Most important, it’s a feasible plan that Obama might actually pursue. In 2011, the White House drafted an order to require disclosure from federal contractors, but it abandoned the idea before the 2012 elections. At the time, the U.S. Chamber’s top lobbyist lashed out at the proposal, saying, “We will fight it through all available means.” Today, the idea has growing support from a broad coalition of progressive and good-government groups, more than 100 members of Congress — Sens. Sheldon Whitehouse (D-R.I.), Elizabeth Warren (D-Mass.) and Charles Schumer (D-N.Y.) among them — and Democratic leaders including presidential candidate Bernie Sanders and New York Attorney General Eric Schneiderman.

For the country, requiring federal contractors to disclose their dark-money contributions would be an important step toward fixing our broken campaign finance system. For the president, however, it’s also an opportunity to bolster his legacy on an issue that has loomed over his presidency from the start.

Although he is a longtime supporter of campaign finance reform and vocal critic of Citizens United, even Obama would likely acknowledge the gap between his record and his rhetoric. By opting out of public financing in 2008 and becoming the first sitting president to give his blessing to a super PAC in 2012, Obama effectively helped usher in the era of big money in politics. And while many would argue that bad timing and unfortunate circumstances dictated Obama’s decisions, it’s not the circumstances that history will remember.
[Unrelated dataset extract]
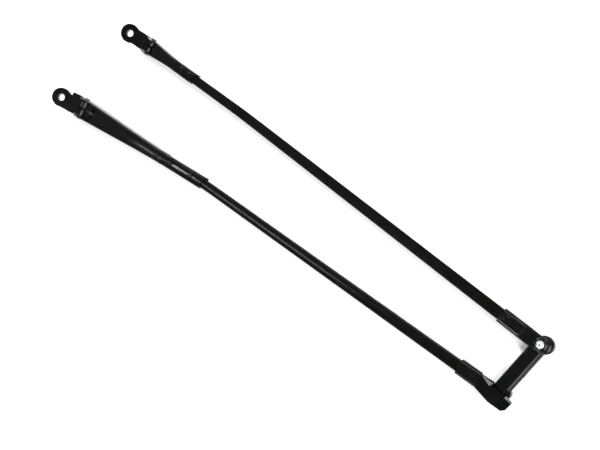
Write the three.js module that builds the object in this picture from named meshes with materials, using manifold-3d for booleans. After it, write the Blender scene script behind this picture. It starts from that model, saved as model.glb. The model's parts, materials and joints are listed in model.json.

In the last year, Obama has forcefully rejected the notion that he’s a lame duck, picking battles and racking up accomplishments. But, if he wants to truly burnish his legacy, he should take on the scourge of money in politics before leaving office. With the next election well under way, the time has come for the president to live up to his rhetoric. In the battle against dark money, Obama can only lose by doing nothing.